Todos, empleados, funcionarios u obreros debíamos subir, una vez al menos en nuestras vidas, el tramo Badaling de la Gran Muralla, porque para ser viril Mao así lo había aconsejado.
Deng Xiao Ping, en cambio, propiciaba el ascenso al monte Tai Shan, una de las cuatro montañas sagradas de China que tiene la friolera de 7.000 escalones; sí, como suena, porque una vez en su vida los emperadores también lo hacían para que les trajera buena suerte aunque ellos, a diferencia de nosotros, subían más sosegados a hombros de palanquineros fortachones. Bueno, al final del resuello, Deng exhortó, en el 60º aniversario del partido, que para ser un buen comunista había que seguir trepando otra escalera empinada y angostita, para acceder, por fin, a la cima donde se encuentra el templo del Emperador de Jade.
En las oficinas no había fotocopiadoras porque los jefes discutían si era bueno que a los empleados se les facilitaran las tareas. ¿No se volverían ociosos? La pereza, ya se sabe, es la madre de los peores vicios. De las ventanas pendían, como arreglos florales, las coles para las sopas de todo el invierno, y las chicas empezaban a cambiar las trenzas por las permanentes.
Autos, sólo limusinas con ventanas cerradas por donde asomaban los muy grandes del poder, motos algunas y bicicletas negras por doquier. La única variante en las chaquetas Mao entre ricos y pobres, cercanos o alejados del régimen era la calidad de la sarga o el algodón y el número de bolsillos.
En Shanghai, que es siempre la más atrevida y aventurera de las ciudades chinas, las parejas empezaban a llevarse tímidamente de la mano y a besarse furtivas en el crepúsculo, porque hasta entonces las efusiones públicas eran reprimidas.
Pero China, y también Japón, son pueblos que avanzan por sedimentos y, a diferencia de América Latina, no se jactan de poseer la memoria corta. Un estrato se superpone al siguiente y a veces profundas capas de napa freática permanecen de reserva, por si las moscas.

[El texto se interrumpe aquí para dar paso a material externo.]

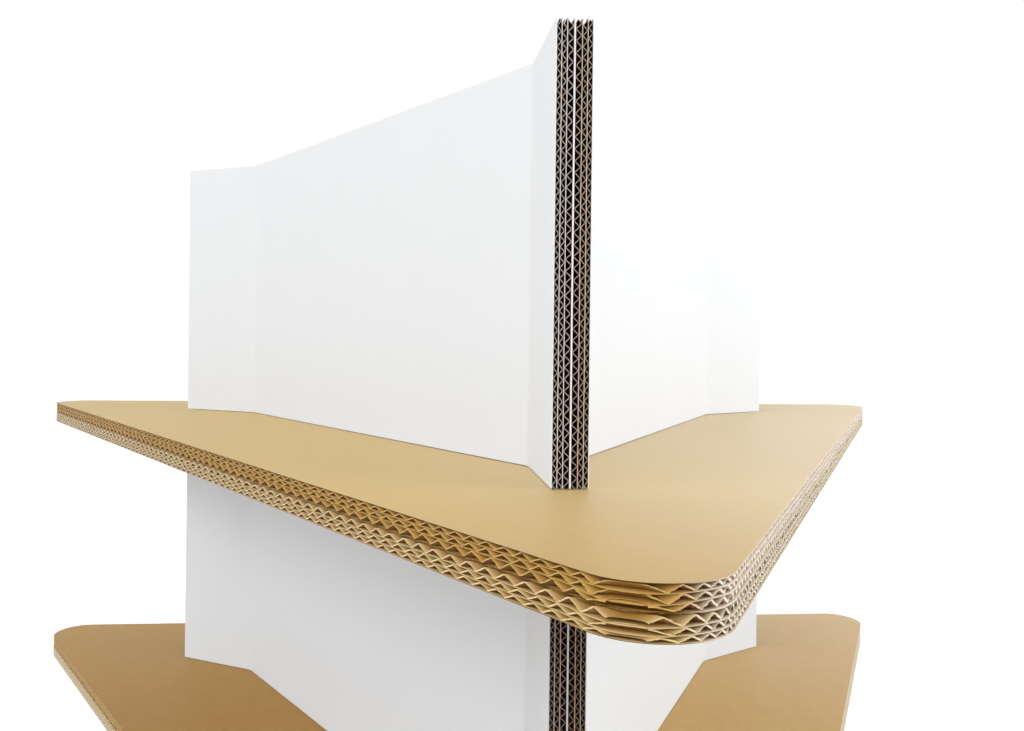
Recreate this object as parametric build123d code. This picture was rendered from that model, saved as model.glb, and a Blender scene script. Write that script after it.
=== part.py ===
from build123d import *
import os

# A free-standing display stand of heavy corrugated board, three-sided in plan.
# One corner points to the front (-Y) and two to the back. Z = 0 is the floor.
# From the floor up: base shelf, lower riser, upper shelf, upper riser, open at its top.

# Triple-wall board: four flat liners with three layers of flutes between them.
# The flutes are drawn as filled ribs, at a wider pitch than the paper's own waves.
liner = 0.7
flute_height = 3.9
flute_layers = 3
rib_pitch = 28.0

# Shelves: rounded triangles, each of two boards glued face to face
shelf_side_reach = 408.0
shelf_corner_radius = 44.0

# Risers: three folded panels each, glued flange to flange into a fin at every corner
fold_reach = 380.0
flange_length = 123.0
lower_riser_height = 344.0
upper_riser_height = 358.0

# Worked out from the sizes above
board = (flute_layers + 1) * liner + flute_layers * flute_height
lower_riser_z = 2 * board
upper_shelf_z = lower_riser_z + lower_riser_height
upper_riser_z = upper_shelf_z + 2 * board
shelf_corner_reach = 2 * shelf_side_reach

# Plan directions
up = Vector(0, 0, 1)
front_corner = Vector(0, -1, 0)
back_left_corner = front_corner.rotate(Axis.Z, -120)
shelf_flute_direction = front_corner.rotate(Axis.Z, 60)


def rib_section(width, layer):
    """A liner with its ribs: X runs across the flutes, Y from the liner's outer face."""
    count = int(width / rib_pitch) + 3
    shift = rib_pitch / 2 if layer % 2 else 0
    left = -count * rib_pitch / 2 + shift
    tips_and_roots = [(left, liner)]
    for i in range(count):
        tips_and_roots.append((left + (i + 0.5) * rib_pitch, liner + flute_height))
        tips_and_roots.append((left + (i + 1) * rib_pitch, liner))
    right = left + count * rib_pitch
    outline = Polygon((left, 0), *tips_and_roots, (right, 0), align=None)
    return outline & Rectangle(width, 4 * board)


def liner_section(width):
    """The liner that closes the board on its last side."""
    return Rectangle(width, liner, align=(Align.CENTER, Align.MIN))


def board_sections(width):
    """Each ply's section across the flutes, with its height above the board's first face."""
    layer_step = liner + flute_height
    plies = [(rib_section(width, i), i * layer_step) for i in range(flute_layers)]
    plies.append((liner_section(width), flute_layers * layer_step))
    return [Pos(0, height) * section for section, height in plies]


def shelf_board(underside):
    """One rounded triangular board, its flutes square to the front right side."""
    corners = [front_corner.rotate(Axis.Z, 120 * i) * shelf_corner_reach for i in range(3)]
    outline = Polygon(*[(corner.X, corner.Y) for corner in corners], align=None)
    outline = fillet(outline.vertices(), shelf_corner_radius)
    blank = Pos(0, 0, underside) * extrude(outline, board)
    across = up.cross(shelf_flute_direction)
    cut_plane = Plane((0, 0, underside), x_dir=across, z_dir=shelf_flute_direction)
    plies = []
    for section in board_sections(2 * shelf_corner_reach):
        ply = extrude(cut_plane * section, shelf_corner_reach, both=True)
        plies.append((ply & blank).solid())
    return Compound(plies)


def riser_panel(bottom, height, turn):
    """A panel folded at two creases, its flutes level, with a glue flange at each end."""
    front_offset = Vector(-board, 0, 0)
    left_offset = front_offset.rotate(Axis.Z, -120) * -1
    tip_reach = fold_reach + flange_length
    visible_face = Polyline(
        front_corner * tip_reach + front_offset,
        front_corner * fold_reach + front_offset,
        back_left_corner * fold_reach + left_offset,
        back_left_corner * tip_reach + left_offset,
    )
    start = Plane(visible_face @ 0, x_dir=up, z_dir=visible_face % 0)
    plies = []
    for section in board_sections(height):
        ply = sweep(start * section, path=visible_face, transition=Transition.RIGHT)
        plies.append(Rot(0, 0, turn) * Pos(0, 0, bottom + height / 2) * ply.solid())
    return Compound(plies)


# Every board and panel, under its own name
pieces = {
    "base_shelf_lower_board": shelf_board(0),
    "base_shelf_upper_board": shelf_board(board),
    "upper_shelf_lower_board": shelf_board(upper_shelf_z),
    "upper_shelf_upper_board": shelf_board(upper_shelf_z + board),
}
panel_turns = {"left": 0, "right": 120, "back": 240}
for side, turn in panel_turns.items():
    pieces[f"lower_riser_{side}_panel"] = riser_panel(lower_riser_z, lower_riser_height, turn)
    pieces[f"upper_riser_{side}_panel"] = riser_panel(upper_riser_z, upper_riser_height, turn)

os.makedirs("parts", exist_ok=True)
for name, piece in pieces.items():
    export_step(piece, f"parts/{name}.step")
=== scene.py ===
import math
from collections import namedtuple

import bpy
import numpy as np
from mathutils import Matrix, Vector


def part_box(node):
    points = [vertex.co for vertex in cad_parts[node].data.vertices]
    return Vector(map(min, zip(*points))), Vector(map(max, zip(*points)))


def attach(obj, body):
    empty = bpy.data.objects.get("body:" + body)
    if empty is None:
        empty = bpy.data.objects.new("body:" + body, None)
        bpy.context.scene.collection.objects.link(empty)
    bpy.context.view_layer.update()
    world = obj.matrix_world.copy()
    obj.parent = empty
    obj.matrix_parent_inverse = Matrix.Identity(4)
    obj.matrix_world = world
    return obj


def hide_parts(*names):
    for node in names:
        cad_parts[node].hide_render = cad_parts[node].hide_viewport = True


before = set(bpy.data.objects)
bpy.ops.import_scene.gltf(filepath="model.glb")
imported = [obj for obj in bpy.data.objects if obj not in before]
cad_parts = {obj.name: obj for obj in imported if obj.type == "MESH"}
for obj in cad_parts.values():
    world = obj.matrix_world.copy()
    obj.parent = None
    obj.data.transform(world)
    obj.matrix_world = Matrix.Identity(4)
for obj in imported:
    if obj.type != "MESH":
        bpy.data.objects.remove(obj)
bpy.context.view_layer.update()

BODY = "root"
MM = 0.001
ROOT_THREE = math.sqrt(3)
UP = Vector((0, 0, 1))
FRONT = Vector((0, -1, 0))
CORNER_ANGLE = math.radians(120)
HALF_CORNER_ANGLE = math.radians(60)

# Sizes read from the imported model, in metres
SHELF_LOW, SHELF_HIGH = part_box("upper_shelf_upper_board")
BACK_PANEL_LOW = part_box("upper_riser_back_panel")[0]
LEFT_PANEL_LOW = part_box("upper_riser_left_panel")[0]
BOARD = SHELF_HIGH.z - SHELF_LOW.z
SIDE_REACH = SHELF_HIGH.y
CORNER_RADIUS = (ROOT_THREE * SIDE_REACH - SHELF_HIGH.x) / (ROOT_THREE - 1)
STRAIGHT_HALF = ROOT_THREE * (SIDE_REACH - CORNER_RADIUS)
OUTLINE_HALF = STRAIGHT_HALF + CORNER_RADIUS
FIN_REACH = -LEFT_PANEL_LOW.y
WALL_REACH = BACK_PANEL_LOW.y + BOARD
FOLD_REACH = 2 * WALL_REACH - ROOT_THREE * BOARD
FOLD_ANGLE = math.radians(30)

# The papers of a board, from its outer face to the face that is glued to the next board.
# A step is one flat paper and the fluted paper behind it, and the fourth flat paper closes the board.
SHELF_LINER = 0.4 * MM
RISER_LINER = 0.7 * MM
SHELF_FLUTE_PAPER = 0.45 * MM
UPPER_FLUTE_PAPER = 0.34 * MM
LOWER_FLUTE_PAPER = 0.28 * MM
LAYER_NAMES = ("outer", "middle", "joint")
FIRST_STEPS = (4.1 * MM, 4.3 * MM)
SHELF_STEPS = (*FIRST_STEPS, BOARD - SHELF_LINER - sum(FIRST_STEPS))
RISER_STEPS = (*FIRST_STEPS, BOARD - RISER_LINER - sum(FIRST_STEPS))
SHELF_DEPTHS = np.cumsum([0.0, *SHELF_STEPS]).tolist()
RISER_DEPTHS = np.cumsum([0.0, *RISER_STEPS]).tolist()
LAYER_PITCHES = (8.1 * MM, 8.1 * MM, 9.1 * MM)
LOWER_PITCH_SHARE = 0.91
CREST_ROUNDNESS = 0.98

# Where a flute has points, as shares of its pitch, and how many more it has in a strip at a shelf's tips
CREST_SHARES = (0.0, 0.07, 0.25, 0.43, 0.5, 0.57, 0.75, 0.93)
FINE_PARTS = 24
FINE_WIDTH = 0.5 * CORNER_RADIUS

# Where the crest nearest to the shelf's front corner lies in from its edge, by layer
UPPER_BOARD_CRESTS = (1.0 * MM, 1.5 * MM, 2.3 * MM)
LOWER_BOARD_CRESTS = (4.0 * MM, 2.0 * MM, 4.6 * MM)

# How far each flat paper sags at the corners cut along a flute, from the outer paper to the glued one
UPPER_BOARD_SAGS = (0.0, 1.1 * MM, 2.4 * MM, 0.0)
LOWER_BOARD_SAGS = (0.0, 0.9 * MM, 1.3 * MM, 0.0)

# How much thicker the cut ends of the flutes are, where the cut is clean and where it is frayed
UPPER_BOARD_SWELLINGS = (0.9, 2.6)
LOWER_BOARD_SWELLINGS = (1.4, 2.0)
RISER_SWELLINGS = (0.2, 0.2)
SWELLING_FADE = 2.0

# How frayed the cuts along a board's left side are at its far left corner. Fraying also makes them paler,
# as torn fuzz with painted light on it, and lifts their painted shade
UPPER_LEFT_FRAY = 0.25
LOWER_LEFT_FRAY = 0.9

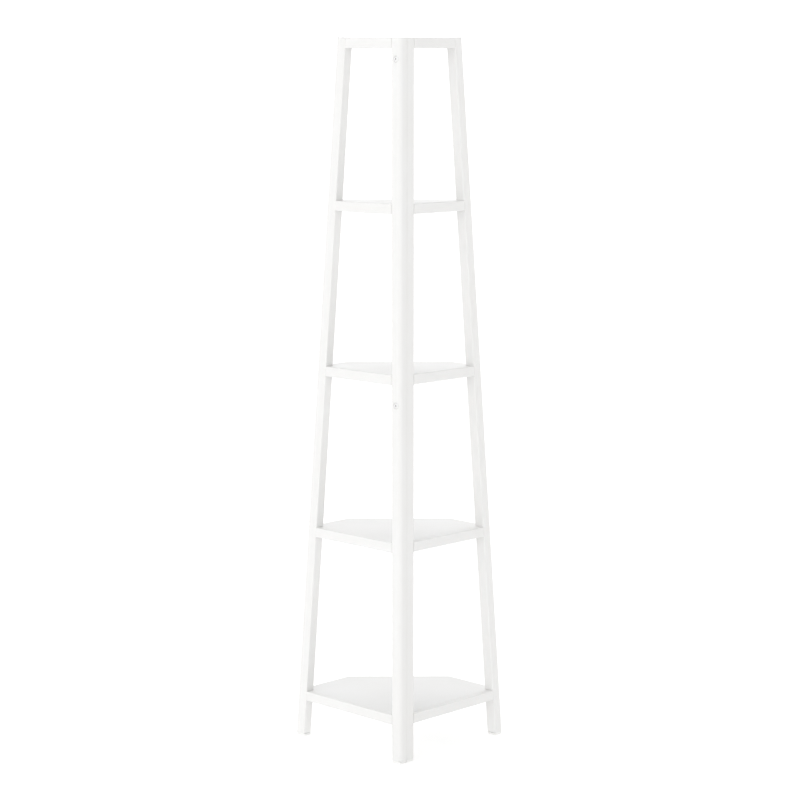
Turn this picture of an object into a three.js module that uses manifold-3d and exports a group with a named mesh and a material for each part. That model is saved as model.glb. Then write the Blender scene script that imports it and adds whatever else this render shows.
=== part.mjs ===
// Corner ladder shelf: two ladder frames bolted together at a corner post, carrying five shelves
// that get deeper towards the floor. Millimetres, +Z up. The shelf is laid out from the outer
// corner of the post, with one wall along X and the other along Y, and moved to its centre last.

import * as THREE from 'three';
import { mergeVertices } from 'three/addons/utils/BufferGeometryUtils.js';
import Module from 'manifold-3d';

// frames
const height = 1715;              // floor to the top of the post
const footReach = 363;            // outer corner of the post to the outer edge of a leg, at the floor
const topReach = 206;             // the same at the top
const stockX = 23.5;              // section of a stile or leg, along X
const stockY = 27.5;              // and along Y
const postRound = 12;             // radius down the outer corner of the post
const edgeRound = 2;              // radius along the other edges
const fit = 0.3;                  // clearance between pieces that touch

// rails
const railHigh = 24;
const railThick = 22;
const lipThick = 12;              // outer part of a rail, which hides the edge of the shelf
const railChamfer = 1;            // along the edges of the rail that face the shelf
const tenonLong = 12;
const tenonThick = 8;
const tenonHigh = 14;
const tenonInset = 4;             // wall face to tenon
const tenonRoot = 3;              // start of a tenon, inside its rail

// shelves
const shelfTops = [117, 536, 936, 1335, 1715];   // flush with their rails, from the floor up
const shelfThick = 15;
const shelfGap = 0.8;             // shelf to rail, post and leg
const frontWide = 256;            // straight front edge across the corner
const endLeast = 36;              // wall to the front edge, where a shelf is too small for frontWide
const frontRound = 8;             // radius where the front edge meets the ends
const shelfBevel = 1.5;

// bolts that join the stiles, with their sleeve nuts
const boltHeights = { lower: 865, upper: 1666 };
const boltHeadRadius = 7;
const boltHeadThick = 1.8;
const boltRadius = 3;
const boltLong = 36.7;
const nutRadius = 4.4;
const nutSetBack = 2;             // joint between the stiles to the open end of the sleeve
const nutSolid = 8;               // head end of the nut, up to the bottom of its bore
const keyRadius = 2.6;            // hexagon socket, across its corners
const keyDeep = 3;

// dowel at the foot of the post
const dowelHeight = 50;
const dowelRadius = 4;
const dowelLong = 30;

// countersunk screws, up through the rails into the shelves
const screwPlaces = [0.2, 0.8];   // along each rail
const screwLong = 19;
const screwTip = 3;
const screwRadius = 1.7;
const screwHeadRadius = 3.4;
const screwHeadHigh = 2;
const screwRim = 0.4;
const slotLong = 3.6;             // cross recess
const slotWide = 0.9;
const slotDeep = 1.4;

// glides under the stiles and legs
const glideThick = 6;
const glideLip = 1.5;             // glide beyond the leg, along the frame
const glideInset = 1;             // glide back from the wall face
const glideRound = 2.5;
const glideBevel = 1;
const pinRadius = 2.5;
const pinLong = 14;

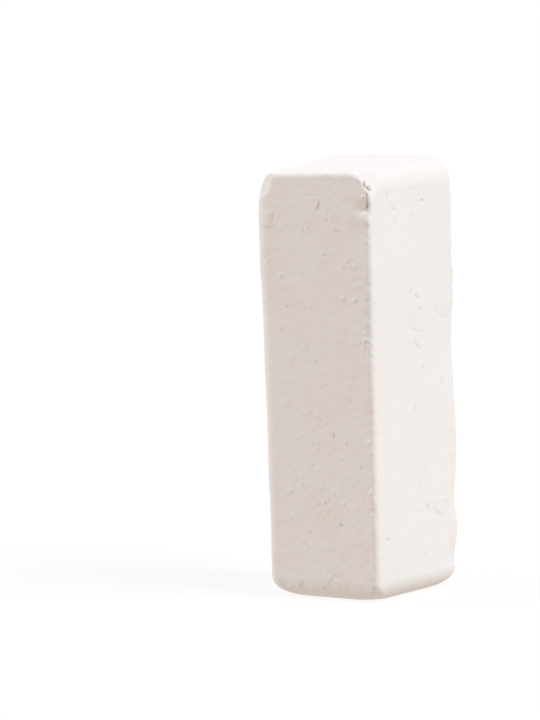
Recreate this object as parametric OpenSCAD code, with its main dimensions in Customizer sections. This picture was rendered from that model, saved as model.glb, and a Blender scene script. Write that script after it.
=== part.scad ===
// Grooming chalk block: one bar of cast chalk, nearly square in section, standing on its end.
// X runs along the front face to the right, Y runs to the back and Z runs up from the base.
// The bar is a loft: rings of points with four rounded corners, stacked from the base to the top.
// Its edges, its top face and its front right top corner are as uneven and worn as cast chalk is.

/* [Block] */
// Width of the front face at half height
block_w = 32.9; // [26:0.1:60]
// Depth from the front face to the back face at half height
block_d = 33.4; // [26:0.1:60]
// Height at the middle of the top face
block_h = 101; // [60:1:160]
// How much wider the bar is at the top than at the base
draft_w = 2.2; // [-2:0.1:3]
// How much deeper the bar is at the top than at the base
draft_d = -0.4; // [-2:0.1:3]
// Rise of the top face from its left side to its right side
top_rise_right = 1.1; // [-2:0.1:3]
// Rise of the top face from its front to its back
top_rise_back = 2; // [-2:0.1:3]

/* [Upright edges] */
// Radius of the front left edge at the base
front_left_base_r = 2.8; // [0.5:0.1:5]
// Radius of the front left edge at the top
front_left_top_r = 5; // [0.5:0.1:6]
// Radius of the front right edge at the base
front_right_base_r = 1.6; // [0.5:0.1:5]
// Radius of the front right edge at the top
front_right_top_r = 1.2; // [0.5:0.1:5]
// Radius of the back right edge at the base
back_right_base_r = 2; // [0.5:0.1:5]
// Radius of the back right edge at the top
back_right_top_r = 1; // [0.5:0.1:5]
// Radius of the back left edge
back_left_r = 2; // [0.5:0.1:5]

/* [Top rounding] */
// Reach of the front edge's rounding into the top face, at its left end
front_round_left = 1; // [0.5:0.1:6]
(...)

La bolsa de valores, los rascacielos a cual más imponente, la publicidad, las últimas modas europeas, la droga que reaparece, los archimillonarios de Hong Kong con sus colmillos afilados y zarpas más que dispuestas, son un avatar más de la China que alguna vez, cuando le molestaban ciertos discursos, enterraba sabios y escritores con sus respectivos libros bajo una u otra de sus murallas. Pueblos que inventaron la pólvora y la imprenta, suman, incluso, contradicciones y enigmas, pero nunca restan. Tienen la memoria y el tiempo con viento a favor.